Edison has agreed to sell power to the state at prices tied to the cost of producing it.
-- PHO (firstname.lastname@example.org), April 20, 2001
This is the zaniest agreement I've ever heard of. A government body has no business taking over part of the operations of a private corporation. Bureaucrats can, in no manner, shape, or form, take over the responsibilites of private enterprise and be expected to perform equally as well. Ouch! My condolences to the people of California. Their politicians have run amuck.
Whether this deal goes through or not it is a lose-lose proposition. Only disaster can follow.
-- Wayward (Wayward@webtv.net), April 20, 2001.
I, too, can see no way out for Californians. Worst part of this is the spillover effect. This mess is bound to affect surrounding states like Arizona, Nevada, Oregon, and Washington - with help from the Northwest draught - almost immediately. Then, the cumulative effects will spread eastward.
Nowhere in the mainstream financial press, in all their talk about a reviving economy late this year, is this horrendous energy situation properly addressed. I can't begin to figure why they seem to be asleep at the switch.
-- Chance (email@example.com), April 20, 2001.
I've passed on much of the California electricity stories I've read here to a cousin who lives there and now can't sleep.
-- LillyLP (lillyLP@aol.com), April 20, 2001.

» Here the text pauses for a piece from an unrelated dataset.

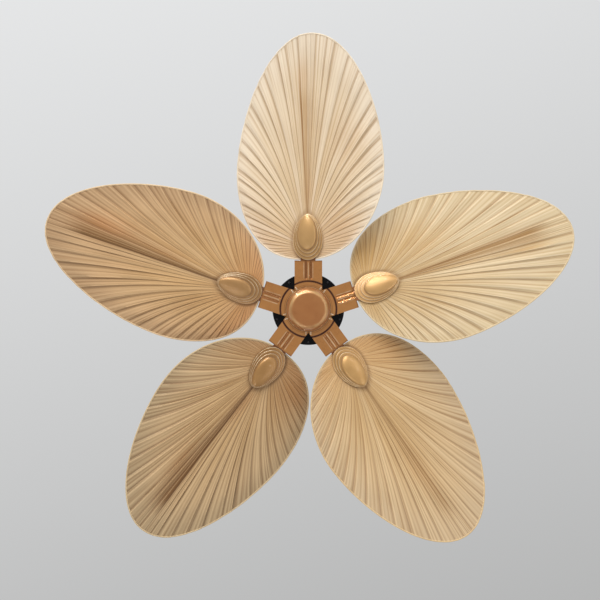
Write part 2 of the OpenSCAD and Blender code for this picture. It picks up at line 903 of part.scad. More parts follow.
// Half the leaf's width at x; it is fuller on one side of its root than on the other
function half_width(x, side) =
    let (inward = x < widest_x,
         u = inward ? (widest_x - x) / (widest_x - leaf_root) : (x - widest_x) / (leaf_tip - widest_x))
    u >= 1 ? 0 : leaf_w / 2 * (inward ? pow(1 - pow(u, 2), 1 / (side < 0 ? 2.5 : 2))
                                      : pow(1 - pow(u, 1.7), 1 / 2));

// Distance from the focus to the leaf's edge along the direction a, by halving
function edge_reach(a, near = 0, away = leaf_len, steps = 20) =
    let (mid = (near + away) / 2, x = focus_x + mid * cos(a), y = mid * sin(a))
    steps == 0 ? mid
    : abs(y) < half_width(x, y) ? edge_reach(a, mid, away, steps - 1)
    : edge_reach(a, near, mid, steps - 1);

// Folds lie closer together in angle towards the tip, so they are about evenly wide at the edge
function ray_angle(i) = let (t = 2 * i / ray_n - 1) 180 * sign(t) * pow(abs(t), 1.4);
function flat_reach(a) = 40 + 8 * pow(max(0, cos(a)), 2) + 30 * pow(max(0, -cos(a)), 2);

// Height of the unpleated leaf: its sides rise from the midrib and its tip droops
function form_z(x, y) =
    leaf_rise * max(0, abs(y) - form_from) / (leaf_w / 2 - form_from)
    - leaf_sag * pow(max(0, x - focus_x - form_from) / (leaf_tip - focus_x - form_from), 2);

reaches = [for (i = [0:ray_n - 1]) edge_reach(ray_angle(i))];

// Point on fold i: share 0 is the rim of the flat clamp area, 1 the leaf's edge, and
// past lengthens the ray beyond that edge
function leaf_point(i, share, past, lift) =
    let (a = ray_angle(i),
         edge = reaches[i] - binding_w,
         start = min(flat_reach(a), edge - 1.5),
         r = start + share * (edge - start) + past,
         fold = pleat_h * share * min(1, (edge - start) / 120) * (i % 2 == 0 ? 1 : -1),
         x = focus_x + r * cos(a),
         y = r * sin(a))
    [x, y, form_z(x, y) + fold + lift];

// Turns the leaf a little within its own plane
module turned_leaf() {
    translate([widest_x, 0, 0]) rotate([0, 0, leaf_turn]) translate([-widest_x, 0, 0]) children();
}

// Closed pleated sheet: underside first, then the top, each as three rings of points
module leaf_sheet() {
    shares = [0, 0.4, 1];
    rings = len(shares);
    points = concat(
        [for (lift = [0, leaf_t], share = shares, i = [0:ray_n - 1]) leaf_point(i, share, 0, lift)],
        [[focus_x, 0, 0], [focus_x, 0, leaf_t]]);
    function at(layer, ring, i) = (layer * rings + ring) * ray_n + i % ray_n;
    centre = 2 * rings * ray_n;
    faces = [for (i = [0:ray_n - 1]) each concat(
        [[centre + 1, at(1, 0, i + 1), at(1, 0, i)], [centre, at(0, 0, i), at(0, 0, i + 1)]],
        [for (ring = [0:rings - 2]) each [
            [at(1, ring, i), at(1, ring, i + 1), at(1, ring + 1, i + 1)],
            [at(1, ring, i), at(1, ring + 1, i + 1), at(1, ring + 1, i)],
            [at(0, ring, i + 1), at(0, ring, i), at(0, ring + 1, i + 1)],
            [at(0, ring + 1, i), at(0, ring + 1, i + 1), at(0, ring, i)]]],
        [[at(1, rings - 1, i), at(1, rings - 1, i + 1), at(0, rings - 1, i + 1)],
         [at(1, rings - 1, i), at(0, rings - 1, i + 1), at(0, rings - 1, i)]])];
    polyhedron(points, faces, convexity = 10);
}

module leaf(k) {
    color(palm)
        at_blade(k) pitched()
            difference() {
                turned_leaf() leaf_sheet();
                at_leaf_screws() bar_z(leaf_screw_r + 0.2, -5, 5);
            }
}

// Strip sewn around the leaf's edge, which follows the pleats
module edge_binding(k) {
    low = -binding_proud;
    high = leaf_t + binding_proud;
    corners = [[0, low], [0, high], [binding_w, high], [binding_w, low]];
    points = [for (i = [0:ray_n - 1], c = corners) leaf_point(i, 1, c[0], c[1])];
    function at(i, c) = (i % ray_n) * 4 + c % 4;
    faces = [for (i = [0:ray_n - 1], c = [0:3]) each [
        [at(i, c), at(i + 1, c), at(i + 1, c + 1)],
        [at(i, c), at(i + 1, c + 1), at(i, c + 1)]]];
    color(pale_palm) at_blade(k) pitched() turned_leaf() polyhedron(points, faces, convexity = 10);
}

module backing_plate(k) {
    inset = clamp_inset + 2;
    color(zinc)
        at_blade(k) pitched() difference() {
            translate([0, 0, leaf_t]) linear_extrude(backing_t)
                polygon(egg(leaf_root + inset, medallion_widest, medallion_tip - inset,
                    medallion_w / 2 - inset, medallion_sides));
            at_leaf_screws() bar_z(leaf_screw_r + 0.2, -5, 10);
        }
}

module leaf_screws() {
    color(zinc)
        at_every_blade() pitched() at_leaf_screws()
            translate([0, 0, leaf_top]) screw(leaf_screw_r, leaf_top + leaf_screw_depth);
}

// Outline of the medallion drawn in at the hub end, at the tip and at the sides
function medallion_ring(hub, tip, side) =
    egg(leaf_root + hub, leaf_root + hub + medallion_belly * (medallion_len - hub - tip),
        medallion_tip - tip, medallion_w / 2 - side, medallion_sides);

// Closed solid through rings of points, each given as [outline, height], up to an apex
module ring_loft(levels, apex) {
    n = medallion_sides;
    count = len(levels);
    points = concat([for (level = levels, p = level[0]) [p[0], p[1], level[1]]], [apex]);
    faces = concat(
        [[for (i = [n - 1:-1:0]) i]],
        [for (j = [0:count - 2], i = [0:n - 1]) each [
            [j * n + i, j * n + (i + 1) % n, (j + 1) * n + (i + 1) % n],
            [j * n + i, (j + 1) * n + (i + 1) % n, (j + 1) * n + i]]],
        [for (i = [0:n - 1]) [(count - 1) * n + i, (count - 1) * n + (i + 1) % n, count * n]]);
    polyhedron(points, faces, convexity = 4);
}

// Cast cover under the leaf's root: steps that widen towards the hub, then a smooth dome
module medallion(k) {
    top = -medallion_gap;
    shoulder = top - medallion_rim_h - medallion_steps * step_h;
    crown_h = medallion_h - medallion_rim_h - medallion_steps * step_h;
    steps = [for (i = [0:medallion_steps]) medallion_ring(i * step_hub, i * step_tip, i * step_side)];
    crown = steps[medallion_steps];
    eye_x = leaf_root + 0.555 * medallion_len;
    levels = concat(
        [[steps[0], top], [steps[0], top - medallion_rim_h]],
        [for (i = [1:medallion_steps]) let (z = top - medallion_rim_h - i * step_h) each [
            [steps[i], z + step_h - tread_drop], [steps[i], z]]],
        [for (a = [18:18:72]) [
            [for (p = crown) [eye_x + (p[0] - eye_x) * cos(a), p[1] * cos(a)]],
            shoulder - crown_h * sin(a)]]);
    color(bright_gold)
        at_blade(k) pitched() {
            difference() {
                ring_loft(levels, [eye_x, 0, shoulder - crown_h]);
                // shallow hollow for the paddle, deeper in the middle
                translate([0, 0, -paddle_t - 0.5]) linear_extrude(far)
                    polygon(medallion_ring(clamp_inset - 2.5, clamp_inset - 2.5, clamp_inset - 2.5));
                translate([0, 0, shoulder + 1]) linear_extrude(far)
                    polygon(medallion_ring(medallion_steps * step_hub + 8, 14,
                        medallion_steps * step_side + 4));
                translate([leaf_root - 2, -neck_w / 2 - 1, -paddle_t - 0.5])
                    cube([20, neck_w + 2, far]);
                medallion_screw_holes();
            }
            difference() {
                at_leaf_screws() bar_z(leaf_screw_r + 3, shoulder, -paddle_t);
                medallion_screw_holes();
            }
        }
}

module medallion_screw_holes() {
    at_leaf_screws() bar_z(leaf_screw_r + fit, -leaf_screw_depth - 1, 0);
}

// ---------- dome under the hub ----------

// Plate on three posts; its tabs hold the dome
module cap_plate() {
    color(zinc)
        difference() {
            union() {
                translate([0, 0, cap_plate_top - cap_plate_t]) linear_extrude(cap_plate_t) {
                    circle(r = cap_plate_r);
                    for (turn = [90, 210, 330])
                        rotate(turn) intersection() {
                            circle(r = cap_tab_r);
                            polygon([[0, 0], [far * cos(lug_turn / 2), -far * sin(lug_turn / 2)],
                                [far * cos(lug_turn / 2), far * sin(lug_turn / 2)]]);
                        }
                }
                at_posts() bar_z(post_r, cap_plate_top - tiny, flange_low);
            }
            bar_z(12, arm_low - 10, flange_low + 1);
            at_posts() bar_z(post_screw_r + 0.2, arm_low - 10, flange_low + 1);
        }
}

module cap_plate_screws() {
    color(zinc)
        at_posts()
            translate([0, 0, cap_plate_top - cap_plate_t]) rotate([180, 0, 0])
                screw(post_screw_r, flange_low - cap_plate_top + cap_plate_t + 4);
}

module centre_dome() {
    fillet = dome_r - dome_face_d / 2;
    steps = 14;
    outer = [for (i = [0:steps]) let (a = 90 * i / steps)
        [dome_r - fillet + fillet * cos(a), dome_low + fillet - fillet * sin(a)]];
    inner = [for (i = [steps:-1:0]) let (a = 90 * i / steps)
        [dome_r - fillet + (fillet - dome_t) * cos(a), dome_low + fillet - (fillet - dome_t) * sin(a)]];
    color(gold) {
        rotate_extrude() polygon(concat(
            [[skirt_in_r, skirt_top], [skirt_r, skirt_top], [skirt_r, arm_low],
             [dome_lip_d / 2, arm_low], [dome_lip_d / 2, arm_low - lip_t], [dome_r, arm_low - lip_t]],
            outer, [[0, dome_low], [0, dome_low + dome_t]], inner,
            [[dome_r - dome_t, arm_low - lip_t], [skirt_in_r, arm_low - lip_t]]));
        for (turn = [90, 210, 330])
            rotate([0, 0, turn])
                sector(skirt_in_r + 0.5, lug_in_r, lug_turn,
                    cap_plate_top + lug_gap, cap_plate_top + lug_gap + lug_t);
    }
}

// ---------- all nodes ----------

hanger_bracket();
canopy();
canopy_screws();
canopy_trim_ring();
hanger_ball();
ball_cross_pin();
ball_set_screw();
downrod();
lead_connector();
supply_leads();
yoke();
yoke_clevis_pin();
cotter_pin();
yoke_set_screws();
coupling_cover();
upper_housing();
housing_screws();
capacitor();
motor_shaft();
shaft_circlip();
stator_core();
stator_windings();
upper_bearing();
lower_bearing();
rotor_can();
rotor_cage();
rotor_flange();
shell_screws();
arm_screws();
leaf_screws();
cap_plate();
cap_plate_screws();
centre_dome();
for (k = [1:blade_n]) {
    blade_arm(k);
    leaf(k);
    edge_binding(k);
    backing_plate(k);
    medallion(k);
}
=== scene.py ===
import logging
import math
from dataclasses import dataclass, field, replace
from enum import Enum
from typing import Any, Callable, ClassVar, Iterable, Sequence

import bmesh
import bpy
import numpy as np
from mathutils import Matrix, Vector


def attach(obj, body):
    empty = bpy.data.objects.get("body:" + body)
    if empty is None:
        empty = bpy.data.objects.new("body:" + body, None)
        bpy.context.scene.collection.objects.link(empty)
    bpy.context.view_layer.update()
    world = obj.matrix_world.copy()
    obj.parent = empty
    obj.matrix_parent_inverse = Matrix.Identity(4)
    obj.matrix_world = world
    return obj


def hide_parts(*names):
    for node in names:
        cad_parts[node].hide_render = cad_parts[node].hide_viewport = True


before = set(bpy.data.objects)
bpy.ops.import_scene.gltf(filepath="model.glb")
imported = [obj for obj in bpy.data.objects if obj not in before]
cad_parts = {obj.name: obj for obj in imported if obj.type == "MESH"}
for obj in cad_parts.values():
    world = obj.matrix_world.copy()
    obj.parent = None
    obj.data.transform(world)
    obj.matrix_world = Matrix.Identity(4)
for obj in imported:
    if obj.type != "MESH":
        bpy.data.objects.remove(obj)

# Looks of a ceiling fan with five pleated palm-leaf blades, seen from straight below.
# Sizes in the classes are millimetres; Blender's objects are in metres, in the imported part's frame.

Object = bpy.types.Object
Material = bpy.types.Material
Colour = tuple[float, float, float, float]
Point = tuple[float, float]
Triple = tuple[float, float, float]
Profile = list[Point]

MM = 0.001
WELD = 1e-6
FULL_TURN = 2 * math.pi
SHARP = math.radians(30.0)
FLAT = math.radians(0.6)

log = logging.getLogger("ceiling_fan")


# ---------- names ----------


class Body(Enum):
    """The bodies that pieces ride on."""

    MOUNT = "mount"
    HANGING = "hanging"
    ROTOR = "rotor"


class Slot(Enum):
    """The material slots that finishes belong to."""

    ZINC = "zinc_steel"
    STEEL = "steel"
    LAMINATION = "lamination_steel"
    GOLD = "gold_paint"
    LIGHT_GOLD = "light_gold_paint"
    BLACK = "black_gloss_paint"
    CASTING = "black_casting"
    COPPER = "copper_wire"
    PALM = "palm_leaf"
    HEM = "palm_hem"
    WHITE_PLASTIC = "white_plastic"
    DARK_PLASTIC = "dark_plastic"
    LEAD = "lead_insulation"


# ---------- shader maths ----------


def seen(red: float, green: float, blue: float) -> Colour:
    """Gives the linear colour of a paint that is seen as these values.

    Args:
        red: red from 0 to 255, as a screen shows it.
        green: green from 0 to 255.
        blue: blue from 0 to 255.

    Returns:
        The linear colour with an alpha of 1.
    """
    linear = [value / 12.92 if value <= 0.04045 else ((value + 0.055) / 1.055) ** 2.4
              for value in (red / 255, green / 255, blue / 255)]
    return (linear[0], linear[1], linear[2], 1.0)


class Value:
    """An output of a node; arithmetic on it adds Math nodes."""

    def __init__(self, graph: "Graph", socket: bpy.types.NodeSocket) -> None:
        """Keeps the socket and the graph that it is in."""
        self.graph = graph
        self.socket = socket

    def math(self, operation: str, *others: "Value | float") -> "Value":
        """Gives the result of a Math node on this value.

        Args:
            operation: the Math node's operation.
            others: the second and third operands, where it has them.

        Returns:
            The node's result.
        """
        return self.graph.node("ShaderNodeMath", {"operation": operation},
                               dict(enumerate((self, *others))))

    def __add__(self, other: "Value | float") -> "Value":
        """Sum."""
        return self.math("ADD", other)

    __radd__ = __add__

    def __sub__(self, other: "Value | float") -> "Value":
        """Difference."""
        return self.math("SUBTRACT", other)

    def __rsub__(self, other: float) -> "Value":
        """Difference with a number on the left."""
        return self.graph.node("ShaderNodeMath", {"operation": "SUBTRACT"}, {0: other, 1: self})

    def __mul__(self, other: "Value | float") -> "Value":
        """Product."""
        return self.math("MULTIPLY", other)

    __rmul__ = __mul__

    def __truediv__(self, other: "Value | float") -> "Value":
        """Quotient."""
        return self.math("DIVIDE", other)

    def step(self, low: float, high: float) -> "Value":
        """Goes smoothly from 0 at low to 1 at high."""
        return self.graph.node("ShaderNodeMapRange", {"interpolation_type": "SMOOTHSTEP"},
                               {0: self, 1: low, 2: high, 3: 0.0, 4: 1.0})

    def clamp(self) -> "Value":
        """Keeps the value between 0 and 1."""
        return self.graph.node("ShaderNodeClamp", {}, {0: self, 1: 0.0, 2: 1.0})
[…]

More than a little skepticism is in order. This agreement must have been written by those same wonderful folks who brought to CA what they laughingly call "deregulation". Only in LaLa Land is more, and worse, regulation named deregulation.
If this article has it right, the agreement consists of three simple steps: 1) the state buys the SC Ed transmission lines for a cool $2.76bn, 2) SC Ed "takes out" $2bn in bonds, and 3) SC Ed agrees to sell power to the state at prices tied to the cost of producing it. A more recent post (California power purchases increase to $5.7bn since January) puts a slightly difdferent twist on it, substituting for the bond sale that SC Ed is to "hand over development rights on 20,000 acres in the Sierra Nevada mountains". The relevance of this move isn't clear.
'Scuse me, but isn't the major problem the fact that "deregulation" required SC Ed to sell it's generating plants and buy power on the open market. As part of this ingenious scheme the price of power to SC Ed customers was fixed but the price they have to pay for it is not. SC Ed now finds itself in the unenviable position of paying more for power than the price at which they can sell it. Isn't this the classical joke, "we lose a litle on each sale but we make it up in volume"? How does this cockamamie scheme resolve the problem?
Let's dissect these three elements, one by one. First, just what is meant by transmission lines? Presumably it means some part of the power grid between the 500,000volt lines from distant generators to the 220v and 440v lines SC Ed provides to consumers. That puts the state as a third party between the generators and the utility company, Is that going to reduce cost, improve service or make SC Ed solvent? It conjures up visions of the DMV, Franchise Tax Board and other "services" in which the emplyees enjoy on the job retirement. Good luck!
Next we have the bond sale. Again, good luck. Here we have the spectacle of a company teetering on the brink of bankruptcy in a financial market in a similar fix. What kind of rating will they be given? Junk, or lower? Where are they going to find the suckers? All those people who suffered margin calls?
And now, the zaniest of all, "Edison has agreed to sell power to the state at prices tied to the cost of producing it". Just a darn minute. Isn't SC Ed in the business of buying from generators and selling to consumers? Are they now becoming a generator? Who sells to the consumer, the state? Who's on first?